Diesel engines use a much leaner air-to-fuel ratio than gasoline engines. The larger amount of air in the intake gas promotes more complete fuel combustion and better fuel efficiency, and thus lower emissions of hydrocarbons and carbon monoxide than gasoline engines. However, with the higher pressures and temperatures in the diesel engine, nitrogen oxides emissions, which include nitrogen oxide (NO) and nitrogen dioxide (NO2), known collectively as NOx, tend to be higher because the high temperatures cause the oxygen and nitrogen in the intake air to combine.

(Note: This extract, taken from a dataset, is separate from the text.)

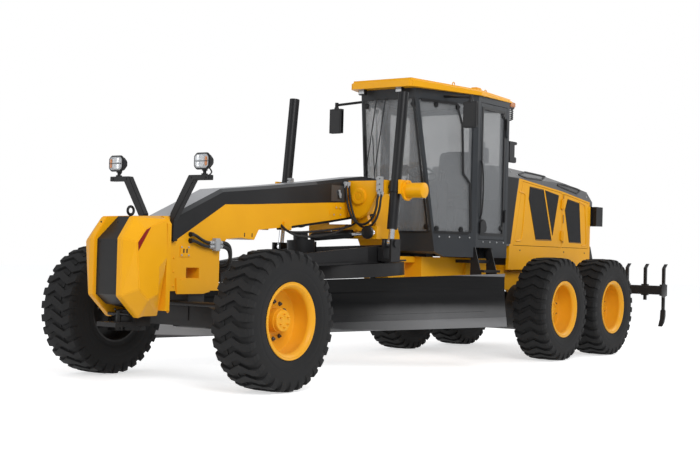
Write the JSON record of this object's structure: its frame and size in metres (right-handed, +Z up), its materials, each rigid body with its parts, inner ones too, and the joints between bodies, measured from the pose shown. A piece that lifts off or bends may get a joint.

To comply with increasingly stringent government mandates regarding NOx emissions, engine manufacturers have developed several NOx reduction approaches. One such approach is exhaust gas recirculation (EGR), in which a percentage of the exhaust gas is drawn or forced back into the intake and mixed with the fresh intake gas and fuel that enters the combustion chamber. Another approach is selective catalytic reduction (SCR). The SCR process reduces NOx to diatomic nitrogen (N2) and water (H2O) using a catalyst and anhydrous ammonia (NH3) or aqueous NH3, or a precursor that is convertible to NH3, such as urea.
In addition to NOx emissions, diesel engines also produce particulate matter (PM), or soot, which is produced in comparatively larger amounts than that of gasoline engines. PM is a complex emission that includes elemental carbon, heavy hydrocarbons derived from the fuel, lubricating oil, and hydrated sulfuric acid derived from the fuel sulfur. One approach for reducing or removing PM in diesel exhaust is a diesel particle filter (DPF). The filter is designed to collect PM while allowing exhaust gases to pass through it.
These example approaches as well as others may result in, or require, cylinder pressures that are relatively high, as compared to cylinder pressures in systems not using such approaches. These higher cylinder pressures create higher forces, and these higher forces are then applied to the intake and exhaust valves. These forces are then translated to other components in the valvetrain, including the rockers and pushrods, among other things. Such forces may result in failures to these and other components in the valvetrain.
Disclosed is a valvetrain with a rocker support, a fulcrum, and a rocker. The rocker support is mounted to the cylinder head of an internal combustion engine and is fixed relative thereto. The rocker support includes an axial aligning groove. The rocker is positioned about the rocker support and partially in the axial aligning groove. The fulcrum is sandwiched between the rocker support and the rocker. A first end of the rocker receives forces from and applies forces to a push rod, and a second end of the rocker receives forces from and applies forces to a valve. The rocker oscillates about the fulcrum, as the forces are received and applied to the first end and the second end thereof.
The detailed description of the drawings refers to the accompanying figures in which:
Like reference numerals in the various drawings indicate like elements.
Referring to
The engine 100 must receive the intake gas and dispel the exhaust gas at precise intervals using a valvetrain 112. During an intake stroke of a piston, its respective intake valve 102 is generally open, and during an exhaust stroke, the respective exhaust valve 104 is generally open. During the other strokes, both the intake valve 102 and the exhaust valve 104 are generally closed. The valvetrain 112 may include a camshaft 110 that turns at one half of the speed of the crankshaft, so that the intake valves 102 and the exhaust valves 104 are closed once during the two revolutions of the crankshaft. Push rods 114 may be used for providing motion of the camshaft 110 to a rocker 116.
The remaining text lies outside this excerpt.